Now That’s A Beat-Down
Get out those Dow 10,000 hats again! (Mine is getting a little worn-out).
At the bell, the Dow was actually sitting below 10,000, for the first time in several months. After the normal end-of-day monkey business, the index officially printed a close of approximately10,002, but they ain’t fooling anybody with that. This was an old-fashioned beat-down, with the S&P ending down 3.1% and 10y Note futures up 21 ticks (plus another four by the close of the stock market).
There were a lot of reasons given for the sloppy trade lower, but before mentioning them I should remind readers that big moves – especially downward – do not necessarily have to have a clearly-defined cause. Real-time surveys taken during the day of the 1987 Crash (part of an ongoing research project by Robert Shiller, covered in the original version of Irrational Exuberance) found scant mention of any of the “causes” later assigned to explain the Crash. Sometimes, bad things just happen, and sometimes it just takes a little push to set off a chain reaction. (Worth reading in this regard, by the way, is a book called Ubiquity: Why Catastrophes Happen by Mark Buchanan.)

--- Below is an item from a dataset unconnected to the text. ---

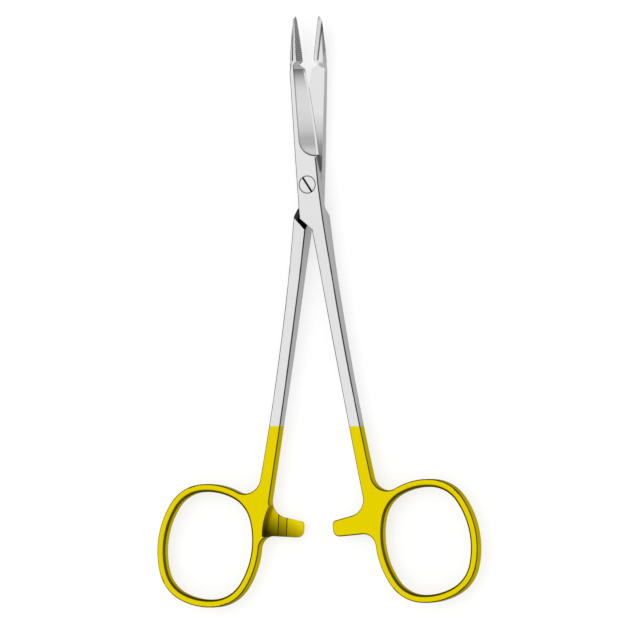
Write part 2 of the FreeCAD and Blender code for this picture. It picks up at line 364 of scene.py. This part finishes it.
def dot(tree, vector, direction):
    """How far a vector reaches in a fixed direction."""
    node = add(tree, "ShaderNodeVectorMath", operation="DOT_PRODUCT")
    node.inputs[1].default_value = direction
    tree.links.new(vector, node.inputs[0])
    return node.outputs["Value"]


def split(tree, vector):
    """The three numbers of a vector."""
    node = add(tree, "ShaderNodeSeparateXYZ")
    tree.links.new(vector, node.inputs["Vector"])
    return node.outputs["X"], node.outputs["Y"], node.outputs["Z"]


def step(tree, value, start, end):
    """A mask that goes from 0 at the start value to 1 at the end value."""
    node = add(tree, "ShaderNodeMapRange")
    node.inputs["From Min"].default_value = start
    node.inputs["From Max"].default_value = end
    tree.links.new(value, node.inputs["Value"])
    return node.outputs["Result"]


def levels(tree, value, stops):
    """A grey that follows a value from 0 to 1 through a list of stops."""
    node = add(tree, "ShaderNodeValToRGB")
    elements = node.color_ramp.elements
    while len(elements) < len(stops):
        elements.new(1.0)
    for element, (position, level) in zip(elements, stops):
        element.position = position
        element.color = (level, level, level, 1.0)
    tree.links.new(value, node.inputs["Fac"])
    return node.outputs["Color"]


def along_reach(tree, reach, stops):
    """A tone that follows a reach through stops given in millimetres."""
    first = stops[0][0]
    last = stops[-1][0]
    share = step(tree, reach, first * MM, last * MM)
    return levels(tree, share, [((place - first) / (last - first), tone) for place, tone in stops])


def near(tree, value, target, margin):
    """A mask of the places where a value is within a margin of its target."""
    gap = math_node(tree, "ABSOLUTE", math_node(tree, "SUBTRACT", value, target))
    return step(tree, gap, margin * MARGIN_FADE, margin)


def product(tree, first, *others):
    """Masks multiplied by each other."""
    result = first
    for other in others:
        result = math_node(tree, "MULTIPLY", result, other)
    return result


def without(tree, mask):
    """The places that a mask leaves out."""
    return math_node(tree, "SUBTRACT", 1.0, mask)


def blended(tree, mask, first, second, kind="RGBA"):
    """The first value or colour where a mask is 0, and the second where it is 1."""
    node = add(tree, "ShaderNodeMix", data_type=kind)
    tree.links.new(mask, node.inputs["Factor"])
    feed(tree, first, node.inputs["A"])
    feed(tree, second, node.inputs["B"])
    return node.outputs["Result"]


def shaded(tree, colour, mask, tone):
    """Colour multiplied, where a mask says so, by a number or by a tone that varies."""
    node = add(tree, "ShaderNodeMix", data_type="RGBA", blend_type="MULTIPLY")
    tree.links.new(mask, node.inputs["Factor"])
    tree.links.new(colour, node.inputs["A"])
    if isinstance(tone, float):
        tone = (tone, tone, tone, 1.0)
    feed(tree, tone, node.inputs["B"])
    return node.outputs["Result"]


def surface_place(tree):
    """Position and normal on the object, both in its own frame."""
    place = add(tree, "ShaderNodeTexCoord")
    return place.outputs["Object"], place.outputs["Normal"]


def new_material(name):
    """An empty node material with its Principled shader."""
    material = bpy.data.materials.new(name)
    material.use_nodes = True
    shader = material.node_tree.nodes["Principled BSDF"]
    return material, material.node_tree, shader


def dress(node_name, material):
    """Give a CAD node a material in place of the one that it came with."""
    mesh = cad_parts[node_name].data
    mesh.materials.clear()
    mesh.materials.append(material)


def satin_grain_group():
    """Fine polishing grain with faint cloudiness, as height and tone."""
    group = bpy.data.node_groups.get("Satin Grain")
    if group:
        return group
    group = bpy.data.node_groups.new("Satin Grain", "ShaderNodeTree")
    face = group.interface
    face.new_socket("Vector", in_out="INPUT", socket_type="NodeSocketVector")
    scale = face.new_socket("Grain Scale", in_out="INPUT", socket_type="NodeSocketFloat")
    scale.default_value = 4000.0
    face.new_socket("Height", in_out="OUTPUT", socket_type="NodeSocketFloat")
    face.new_socket("Tone", in_out="OUTPUT", socket_type="NodeSocketFloat")
    source = add(group, "NodeGroupInput")
    result = add(group, "NodeGroupOutput")
    along = add(group, "ShaderNodeMapping")
    along.inputs["Scale"].default_value = (1.0, 0.12, 1.0)
    strokes = add(group, "ShaderNodeTexNoise", noise_dimensions="3D")
    strokes.inputs["Detail"].default_value = 2.0
    fine = add(group, "ShaderNodeTexNoise", noise_dimensions="3D")
    fine.inputs["Detail"].default_value = 1.0
    clouds = add(group, "ShaderNodeTexNoise", noise_dimensions="3D")
    clouds.inputs["Scale"].default_value = 160.0
    clouds.inputs["Detail"].default_value = 3.0
    links = group.links
    links.new(source.outputs["Vector"], along.inputs["Vector"])
    links.new(along.outputs["Vector"], strokes.inputs["Vector"])
    links.new(source.outputs["Grain Scale"], strokes.inputs["Scale"])
    links.new(source.outputs["Vector"], fine.inputs["Vector"])
    links.new(source.outputs["Grain Scale"], fine.inputs["Scale"])
    links.new(source.outputs["Vector"], clouds.inputs["Vector"])
    height = math_node(group, "ADD", strokes.outputs["Fac"], fine.outputs["Fac"])
    links.new(math_node(group, "MULTIPLY", height, 0.5), result.inputs["Height"])
    cloud_share = math_node(group, "MULTIPLY", clouds.outputs["Fac"], 0.7)
    stroke_share = math_node(group, "MULTIPLY", strokes.outputs["Fac"], 0.3)
    links.new(math_node(group, "ADD", cloud_share, stroke_share), result.inputs["Tone"])
    return group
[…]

Global markets had come into the day weak, as recent attempts by the EU to sweep the Greece issues under the rug for now served only to agitate investors into asking “what other problems are too big to sweep under the rug?” In particular, questions continue to be raised about the other PIIGS, in particular (today) Spain. For reasons I have never understood, the question of Spanish banks’ exposure to the property bubble – which was just as pronounced in Spain – never seemed to concern anyone during the 2008 crisis. Suddenly, people are concerned.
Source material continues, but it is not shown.